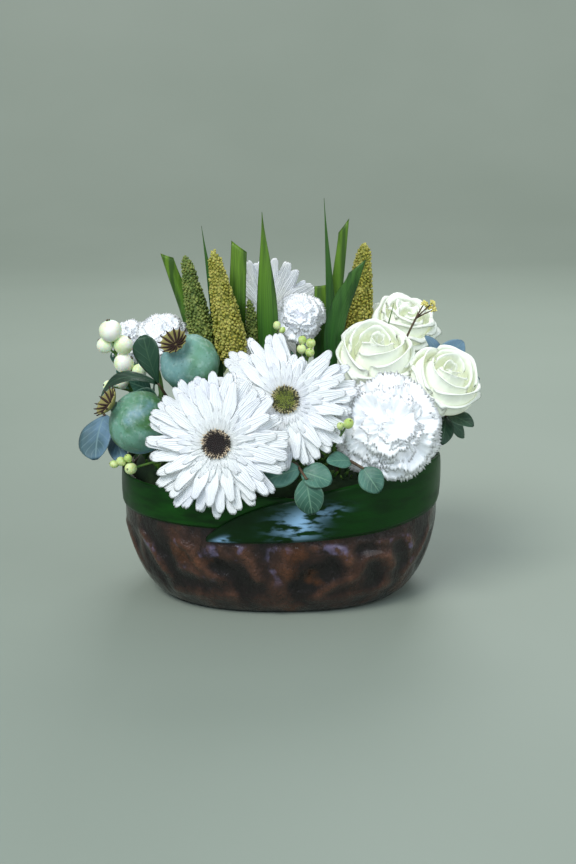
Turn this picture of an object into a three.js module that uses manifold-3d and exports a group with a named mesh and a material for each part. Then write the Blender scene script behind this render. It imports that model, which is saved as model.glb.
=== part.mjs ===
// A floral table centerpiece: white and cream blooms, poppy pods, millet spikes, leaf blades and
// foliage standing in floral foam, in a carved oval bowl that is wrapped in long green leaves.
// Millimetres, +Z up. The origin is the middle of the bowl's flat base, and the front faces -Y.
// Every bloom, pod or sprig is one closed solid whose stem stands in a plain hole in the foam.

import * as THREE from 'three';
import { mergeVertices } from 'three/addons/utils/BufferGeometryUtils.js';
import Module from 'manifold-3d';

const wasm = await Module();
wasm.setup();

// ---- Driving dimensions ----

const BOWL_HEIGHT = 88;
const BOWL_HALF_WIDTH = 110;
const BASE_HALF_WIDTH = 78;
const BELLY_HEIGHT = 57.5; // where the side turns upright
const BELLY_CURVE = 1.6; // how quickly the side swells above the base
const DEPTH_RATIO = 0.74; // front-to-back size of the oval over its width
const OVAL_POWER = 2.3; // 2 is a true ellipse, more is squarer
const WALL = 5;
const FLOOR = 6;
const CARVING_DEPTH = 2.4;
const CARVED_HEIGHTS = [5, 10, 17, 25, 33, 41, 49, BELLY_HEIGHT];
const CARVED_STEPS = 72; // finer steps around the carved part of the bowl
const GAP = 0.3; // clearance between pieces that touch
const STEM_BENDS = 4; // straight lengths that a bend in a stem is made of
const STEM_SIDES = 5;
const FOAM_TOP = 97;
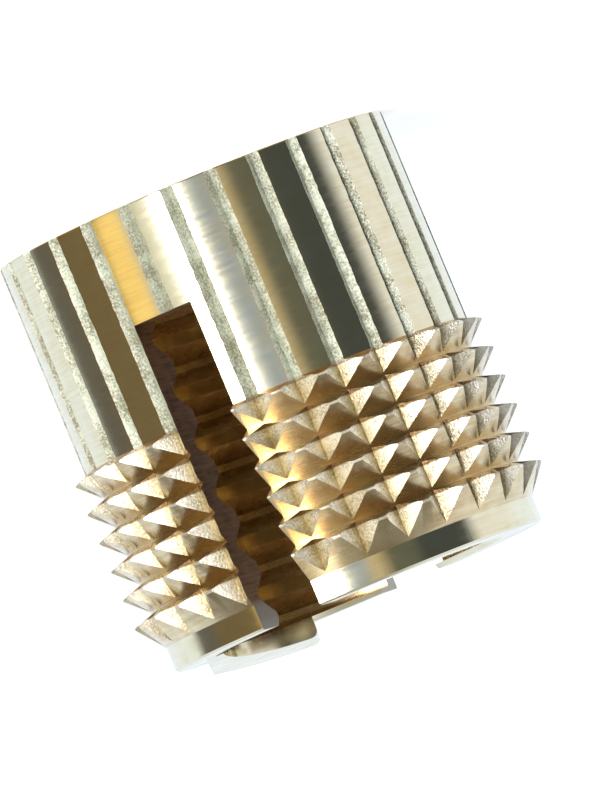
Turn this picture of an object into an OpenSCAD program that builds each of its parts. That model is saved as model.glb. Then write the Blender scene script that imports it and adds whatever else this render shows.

····················

Brief: Above are some records; repeat all of them exactly.

Exercise output:
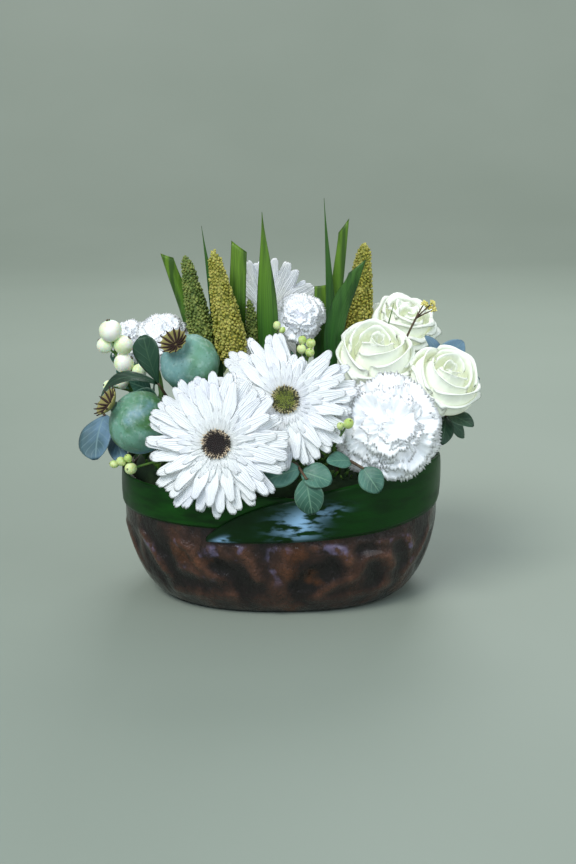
Turn this picture of an object into a three.js module that uses manifold-3d and exports a group with a named mesh and a material for each part. Then write the Blender scene script behind this render. It imports that model, which is saved as model.glb.
=== part.mjs ===
// A floral table centerpiece: white and cream blooms, poppy pods, millet spikes, leaf blades and
// foliage standing in floral foam, in a carved oval bowl that is wrapped in long green leaves.
// Millimetres, +Z up. The origin is the middle of the bowl's flat base, and the front faces -Y.
// Every bloom, pod or sprig is one closed solid whose stem stands in a plain hole in the foam.

import * as THREE from 'three';
import { mergeVertices } from 'three/addons/utils/BufferGeometryUtils.js';
import Module from 'manifold-3d';

const wasm = await Module();
wasm.setup();

// ---- Driving dimensions ----

const BOWL_HEIGHT = 88;
const BOWL_HALF_WIDTH = 110;
const BASE_HALF_WIDTH = 78;
const BELLY_HEIGHT = 57.5; // where the side turns upright
const BELLY_CURVE = 1.6; // how quickly the side swells above the base
const DEPTH_RATIO = 0.74; // front-to-back size of the oval over its width
const OVAL_POWER = 2.3; // 2 is a true ellipse, more is squarer
const WALL = 5;
const FLOOR = 6;
const CARVING_DEPTH = 2.4;
const CARVED_HEIGHTS = [5, 10, 17, 25, 33, 41, 49, BELLY_HEIGHT];
const CARVED_STEPS = 72; // finer steps around the carved part of the bowl
const GAP = 0.3; // clearance between pieces that touch
const STEM_BENDS = 4; // straight lengths that a bend in a stem is made of
const STEM_SIDES = 5;
const FOAM_TOP = 97;
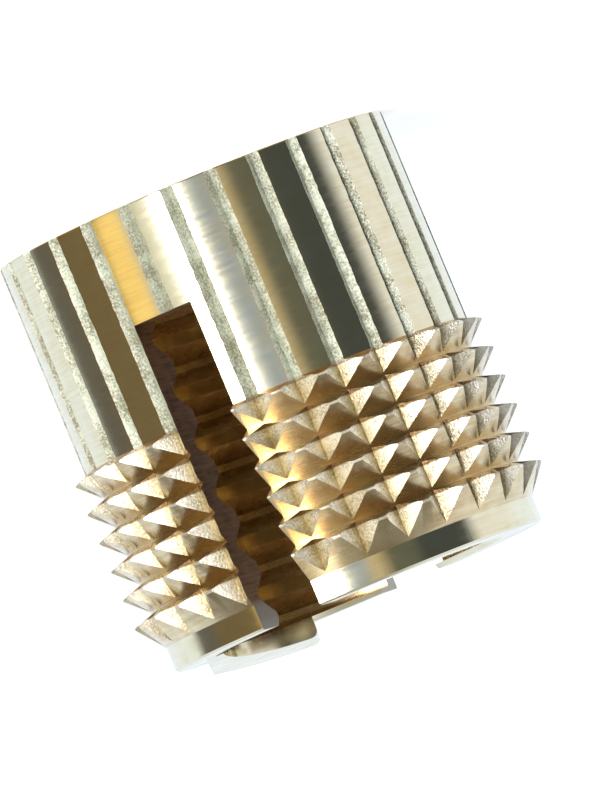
Turn this picture of an object into an OpenSCAD program that builds each of its parts. That model is saved as model.glb. Then write the Blender scene script that imports it and adds whatever else this render shows.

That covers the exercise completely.